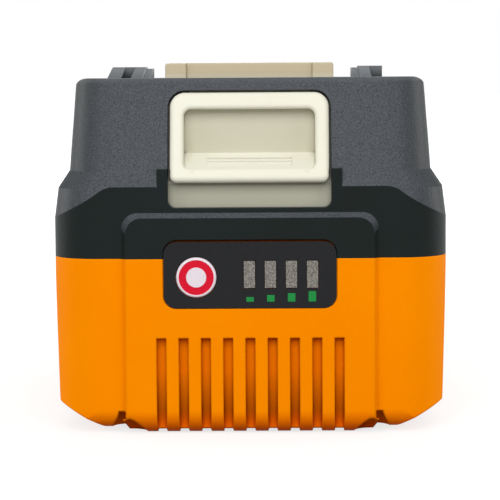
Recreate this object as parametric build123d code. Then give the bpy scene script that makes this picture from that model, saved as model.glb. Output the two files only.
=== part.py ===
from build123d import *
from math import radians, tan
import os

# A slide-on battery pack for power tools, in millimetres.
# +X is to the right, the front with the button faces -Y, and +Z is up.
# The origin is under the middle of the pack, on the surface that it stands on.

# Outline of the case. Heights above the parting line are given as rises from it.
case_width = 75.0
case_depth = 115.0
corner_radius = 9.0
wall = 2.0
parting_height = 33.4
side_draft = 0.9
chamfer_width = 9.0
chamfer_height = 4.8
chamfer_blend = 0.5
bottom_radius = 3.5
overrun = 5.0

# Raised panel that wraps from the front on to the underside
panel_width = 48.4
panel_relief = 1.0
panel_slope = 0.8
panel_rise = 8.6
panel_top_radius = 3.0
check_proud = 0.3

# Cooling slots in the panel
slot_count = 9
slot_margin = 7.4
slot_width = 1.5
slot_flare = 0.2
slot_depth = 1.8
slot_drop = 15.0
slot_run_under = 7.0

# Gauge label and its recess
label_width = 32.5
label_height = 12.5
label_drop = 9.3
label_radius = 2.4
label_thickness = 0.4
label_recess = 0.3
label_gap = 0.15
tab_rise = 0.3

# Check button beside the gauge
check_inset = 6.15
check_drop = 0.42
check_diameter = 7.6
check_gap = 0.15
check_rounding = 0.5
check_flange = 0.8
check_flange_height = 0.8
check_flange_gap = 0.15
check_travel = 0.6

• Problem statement
Quote the listing in full, please, keeping every line exact.

• Exercise answer
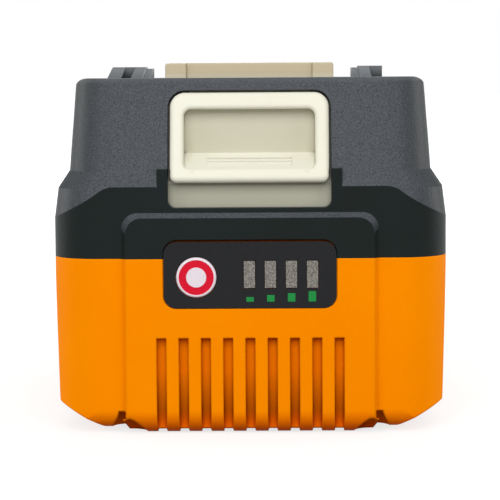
Recreate this object as parametric build123d code. Then give the bpy scene script that makes this picture from that model, saved as model.glb. Output the two files only.
=== part.py ===
from build123d import *
from math import radians, tan
import os

# A slide-on battery pack for power tools, in millimetres.
# +X is to the right, the front with the button faces -Y, and +Z is up.
# The origin is under the middle of the pack, on the surface that it stands on.

# Outline of the case. Heights above the parting line are given as rises from it.
case_width = 75.0
case_depth = 115.0
corner_radius = 9.0
wall = 2.0
parting_height = 33.4
side_draft = 0.9
chamfer_width = 9.0
chamfer_height = 4.8
chamfer_blend = 0.5
bottom_radius = 3.5
overrun = 5.0

# Raised panel that wraps from the front on to the underside
panel_width = 48.4
panel_relief = 1.0
panel_slope = 0.8
panel_rise = 8.6
panel_top_radius = 3.0
check_proud = 0.3

# Cooling slots in the panel
slot_count = 9
slot_margin = 7.4
slot_width = 1.5
slot_flare = 0.2
slot_depth = 1.8
slot_drop = 15.0
slot_run_under = 7.0

# Gauge label and its recess
label_width = 32.5
label_height = 12.5
label_drop = 9.3
label_radius = 2.4
label_thickness = 0.4
label_recess = 0.3
label_gap = 0.15
tab_rise = 0.3

# Check button beside the gauge
check_inset = 6.15
check_drop = 0.42
check_diameter = 7.6
check_gap = 0.15
check_rounding = 0.5
check_flange = 0.8
check_flange_height = 0.8
check_flange_gap = 0.15
check_travel = 0.6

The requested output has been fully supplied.